It was at about this point, whilst travelling back along the M48 at 60mph in heavy traffic that the cause of the knocking made itself apparent. There was a loud ‘pop’ and a clang, followed by a brief moment of panic (all mine) before my husband calmly pulled us into a fortuitously placed lay-by at the side of the dual carriageway. We had a puncture… in fact the knocking noise had clearly been caused by an ‘egg’ from our new but faulty tyre which had popped out of the rim on the inner side of the rear left wheel, rubbing the arch as the tyre rotated… this was of course exacerbated during left hand turns and, eventually, we’d had a blow out.

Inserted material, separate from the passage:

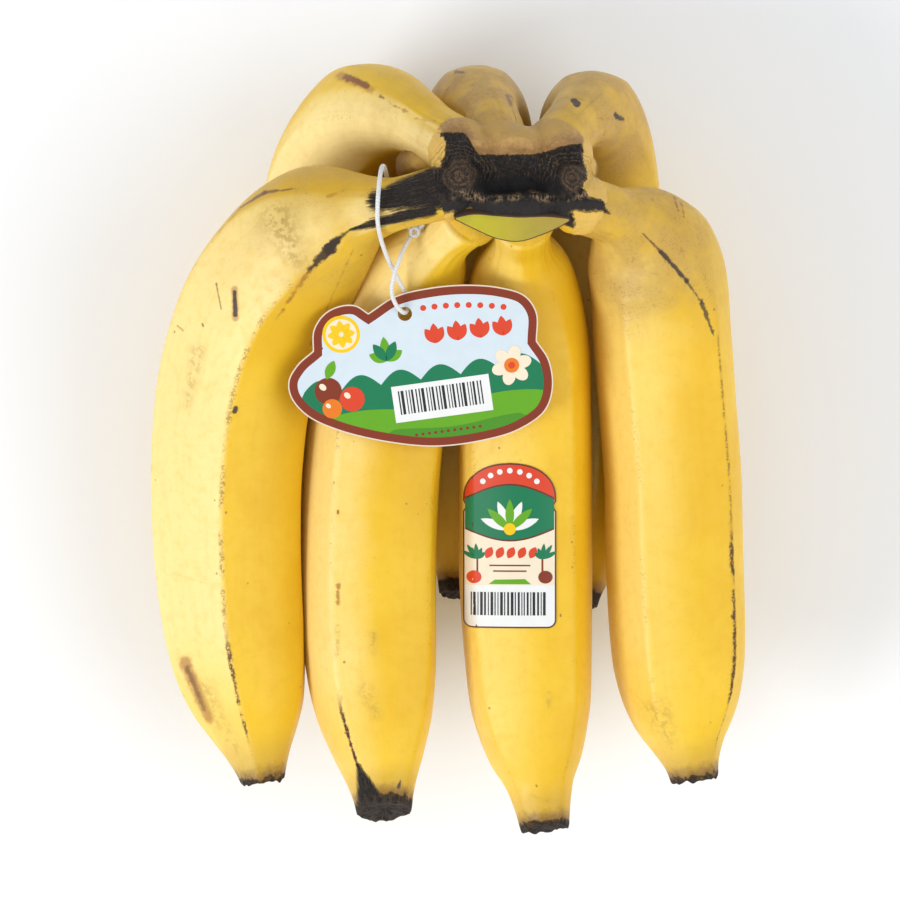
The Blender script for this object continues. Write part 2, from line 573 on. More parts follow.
# marks seen from above: start and end in mm, half width at each, soft edge, strength, tone, raggedness
peelMarks = {
    "banana_front_1": [
        (2, 69.4, -18.5, 64.8, 7.2, 3.0, 0.9, 1.0, "black", 1.3),
        (-5, 62.4, -20.3, 58.8, 1.9, 1.2, 0.6, 1.0, "black", 0.6),
        (-20.3, 58.8, -26, 57.4, 1.1, 0.3, 0.5, 1.0, "black", 0.5),
        (-26, 57.4, -31, 53.4, 0.4, 1.3, 0.7, 0.85, "dark", 0.5),
        (-28.3, 56, -31.6, 52.4, 0.8, 2.0, 0.8, 0.95, "dark", 0.9),
        (-31.6, 52.4, -37, 46.8, 2.0, 0.9, 0.8, 0.95, "dark", 1.0),
        (-37, 46.8, -45.4, 34.6, 0.8, 0.6, 1.0, 0.75, "rust", 1.2),
        (-25, 53, -37, 28, 0.35, 0.5, 0.6, 0.5, "rust", 0.5),
        (-55.3, 64, -48.7, 67.7, 0.5, 0.9, 0.6, 0.85, "brown", 0.4),
        (-48.7, 67.7, -40.3, 68.4, 0.9, 0.3, 0.6, 0.8, "brown", 0.4),
        (-63, 55, -55.3, 64, 0.3, 0.6, 0.6, 0.45, "rust", 0.4),
        (-32, 66, -28, 67.5, 0.7, 0.5, 0.8, 0.5, "rust", 0.9),
        (-56.7, 42.3, -56.5, 34.8, 1.3, 1.3, 0.8, 0.6, "rust", 0.3),
        (-56.7, 41.6, -56.5, 35.6, 0.7, 0.8, 0.4, 0.95, "dark", 0.2),
        (-61.7, 43.9, -60.4, 37.2, 0.45, 0.35, 0.4, 0.8, "brown", 0.2),
        (-65.6, 33.4, -65.4, 32.8, 0.45, 0.45, 0.4, 0.8, "brown", 0.1),
        (-72.6, 33, -71, 31.8, 0.5, 0.4, 0.4, 0.6, "rust", 0.4),
        (-56.7, 11.2, -57, 10.2, 0.8, 0.9, 0.5, 0.95, "dark", 0.3),
        (-71.2, -57, -64.8, -72, 2.6, 2.2, 1.8, 0.7, "rust", 0.9),
        (-70.5, -58.6, -66, -69.6, 1.2, 1.0, 1.0, 0.75, "brown", 0.7),
        (-74, -32.9, -63.7, -36, 0.5, 0.4, 0.6, 0.5, "olive", 0.8),
        (-45, 60, -40, 50, 8.0, 6.0, 6.0, 0.75, "olive", 3.0),
        (-67, 26, -70, 12, 4.0, 3.0, 3.0, 0.5, "olive", 2.0),
        (-66, -64, -58, -80, 5.0, 4.0, 4.0, 0.5, "olive", 2.0),
    ],
    "banana_front_2": [
        (-24.4, -84, -21.6, -92.5, 0.7, 3.4, 0.7, 1.0, "black", 0.6),
        (-13.2, -88.2, -13.7, -89.8, 0.4, 0.7, 0.4, 0.95, "dark", 0.2),
        (-29.8, -16.2, -29.8, -16.8, 0.5, 0.5, 0.4, 0.8, "brown", 0.2),
        (-29.8, -36, -29.8, -41, 0.9, 0.7, 0.8, 0.75, "rust", 0.9),
        (-29.9, -47, -29.9, -54.5, 1.2, 0.9, 1.0, 0.7, "olive", 1.0),
        (-20.5, -49, -20.5, -54, 1.8, 1.5, 1.6, 0.75, "olive", 1.2),
        (-22.5, -64, -19.5, -70, 4.0, 3.4, 3.0, 0.4, "olive", 2.0),
        (-6, 52, -4.6, 45, 0.4, 0.6, 0.8, 0.3, "olive", 0.8),
    ],
    "banana_front_3": [
        (26.1, -65, 26.3, -68, 1.8, 1.6, 1.6, 0.5, "olive", 1.2),
        (29.5, -43.9, 29.5, -44.3, 0.4, 0.4, 0.3, 0.7, "brown", 0.1),
        (20.5, -92.5, 30, -94.5, 1.2, 1.2, 1.0, 0.4, "olive", 0.8),
        (23, -89.5, 23.2, -89.8, 0.4, 0.4, 0.3, 0.6, "brown", 0.1),
    ],
    "banana_front_4": [
        (33.4, 65, 41.4, 61.8, 3.6, 0.3, 0.7, 1.0, "black", 0.7),
        (50.5, 56.6, 55.4, 52, 0.3, 0.7, 0.5, 0.9, "brown", 0.4),
        (55.4, 52, 62.3, 44.6, 0.9, 0.8, 0.6, 0.95, "dark", 0.5),
        (62.3, 44.6, 66.5, 39, 0.6, 0.7, 0.6, 0.8, "dark", 0.6),
        (66.5, 39, 69.9, 30.5, 1.0, 0.5, 0.6, 0.85, "dark", 0.8),
        (59.2, 67, 60.2, 63, 0.6, 0.5, 0.5, 0.7, "brown", 0.7),
        (61, 65.4, 61.8, 61.4, 0.6, 0.4, 0.5, 0.6, "brown", 0.7),
        (56.5, 69.6, 57.2, 68.4, 0.5, 0.5, 0.5, 0.5, "rust", 0.6),
        (55.5, -70, 58.5, -77, 6.5, 4.5, 5.0, 0.5, "olive", 2.0),
        (49.5, -65, 54, -71, 0.5, 0.5, 0.6, 0.35, "olive", 0.6),
    ],
    "banana_back_1": [
        (-27.9, 100, -22.4, 96.8, 1.3, 1.2, 0.7, 0.95, "brown", 0.8),
        (-29.5, 100.6, -21, 95.4, 2.0, 1.6, 1.6, 0.55, "rust", 1.0),
        (-18.4, 93.6, -17.6, 93, 0.8, 0.6, 0.6, 0.75, "brown", 0.6),
        (-16, 91.6, -10.4, 88.4, 0.5, 0.5, 0.6, 0.6, "rust", 1.0),
        (-9, 87, 0.5, 84.6, 0.5, 0.4, 0.8, 0.4, "rust", 1.0),
    ],
    "banana_back_2": [
        (1.6, 101.4, 3.6, 100.8, 0.9, 0.7, 0.6, 0.85, "brown", 0.6),
        (15.4, 93.4, 16, 91, 1.2, 1.0, 1.0, 0.75, "brown", 1.2),
        (9, 98, 14, 95, 2.5, 2.0, 2.0, 0.4, "olive", 1.6),
        (10.4, 84, 13.4, 83.6, 0.6, 0.5, 0.5, 0.7, "dark", 0.5),
    ],
    "banana_back_3": [
        (32.7, 91.6, 33.4, 91, 1.3, 1.3, 0.5, 0.95, "dark", 0.7),
        (44.2, 88.6, 45.6, 88, 1.2, 0.9, 0.5, 0.95, "dark", 0.7),
        (38.8, 87.2, 43, 87.6, 0.4, 0.5, 0.6, 0.5, "rust", 0.8),
        (50.8, 75.6, 52, 74.6, 0.9, 0.9, 0.8, 0.6, "rust", 0.8),
        (33, 97, 40, 99, 2.0, 1.5, 1.6, 0.4, "olive", 1.4),
    ],
}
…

My husband got out of the passenger door (the driver’s door being rather too close to the hurtling coaches, juggernauts and tankers beetling their way across Wales) and proceeded to remove the offending wheel. It was then that the implications of the task of laying hands on the spare became apparent. The spare tyre on a Knaus is located in the middle of the van – a full body’s length from either the back or the side of the van. Lying in the road wasn’t an option…every time a lorry passed us on the road, the ‘van shook and swayed which served to make the jack supplied with the ‘van seem suddenly far more spindly and weak than it had before. When my other half did inch himself under the ‘van to release the spare, we discovered that it was rusted hard in place…it was clear that the bolts holding it were not going to be moving under the power of elbow grease alone.
And so began a long, long…long wait.
As breakdown experiences go, though, there’s a great deal to be said for breaking down in a vehicle with a fridge full of food, half a tank of drinking water, with with tea and coffee on hand and a flushing loo on board. We were a lot more comfortable than the poor souls in the cars regularly over-heating and pulling into the lay-by behind us…we even had a few litres of water to spare for one family’s burst water pipe…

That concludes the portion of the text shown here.